Haw!! It worked ! .... The "old guy" has picked up a few tricks not in the books along the way, Huh? You can tell your nephew that it may be good for up to maybe 20,000 mi. but may not work the next time. Glad it worked out this time............

Ya he is a bus mechanic for greyhound and when he saw how I was going to clean the o2 sensors he thought I was crazy I did tell him it was a temporary fix he was going to get the OEM sensors

Gold Cougar:
Hey guys,
I know its a bit late on this, but I wanted to follow up with something I found about o2 sensors.  If you are going to take them out, here is an easy way to test them.  They can be tested while in the car, but not as easy if out of the car.
from: http://www.gnttype.org/techarea/ecmsensors/O2sensors.html

"Testing O2 sensors on the workbench.

Use a high impedance DC voltmeter as above. Clamp the sensor in a vice, or use a plier or vice-grip to hold it. Clamp your negative voltmeter lead to the case, and the positive to the output wire. Use a propane torch set to high and the inner blue flame tip to heat the fluted or perforated area of the sensor. You should see a DC voltage of at least 0.6 within 20 seconds. If not, most likely cause is open circuit internally or lead fouling. If OK so far, remove from flame. You should see a drop to under 0.1 volt within 4 seconds. If not likely silicone fouled. If still OK, heat for two full minutes and watch for drops in voltage. Sometimes, the internal connections will open up under heat. This is the same a loose wire and is a failure. If the sensor is OK at this point, and will switch from high to low quickly as you move the flame, the sensor is good. Bear in mind that good or bad is relative, with port fuel injection needing faster information than carbureted systems.

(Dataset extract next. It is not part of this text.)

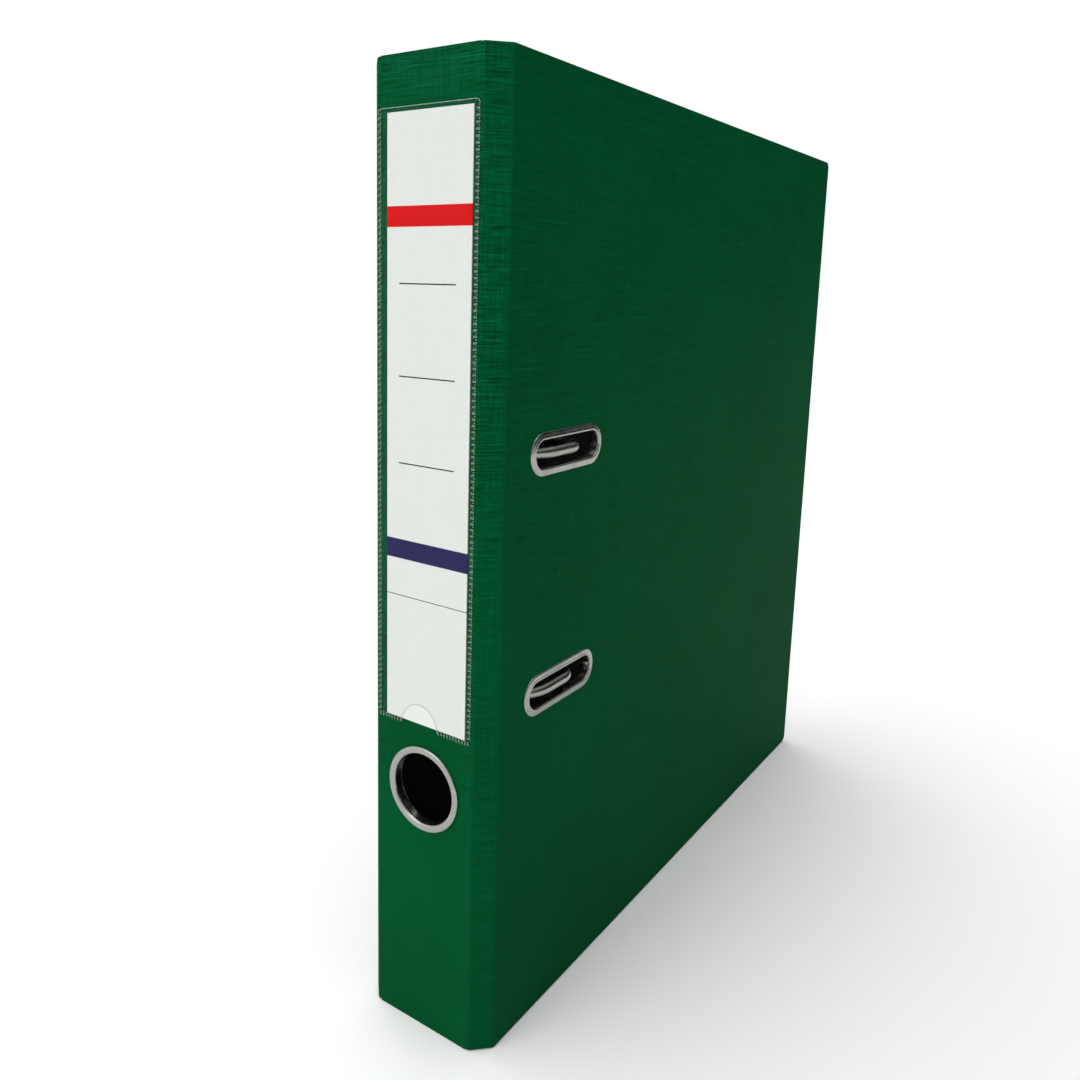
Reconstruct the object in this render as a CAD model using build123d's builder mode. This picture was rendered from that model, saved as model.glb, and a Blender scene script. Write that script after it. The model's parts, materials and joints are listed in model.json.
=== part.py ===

ANY O2 sensor that will generate 0.9 volts or more when heated, show 0.1 volts or less within one second of flame removal, AND pass the two minute heat test is good regardless of age. When replacing a sensor, don't miss the opportunity to use the test above on the replacement. This will calibrate your evaluation skills and save you money in the future. There is almost always *no* benefit in replacing an oxygen sensor that will pass the test in the first line of this paragraph."

Thanks again :jake: for the write up.

J dot Miller:
Tanks for the info.  Good stuff...  Did :jake: admit what caused his bad O2's yet.  Humm...  I think it was a hose disconnected at his vacuum canister purge? :-[

Ok so what is so good about a Ford dealer O2 vs. a Bosch O2?  I have been using Bosch in my cars for years. 
I ask as I need to replace my two front sensors very soon.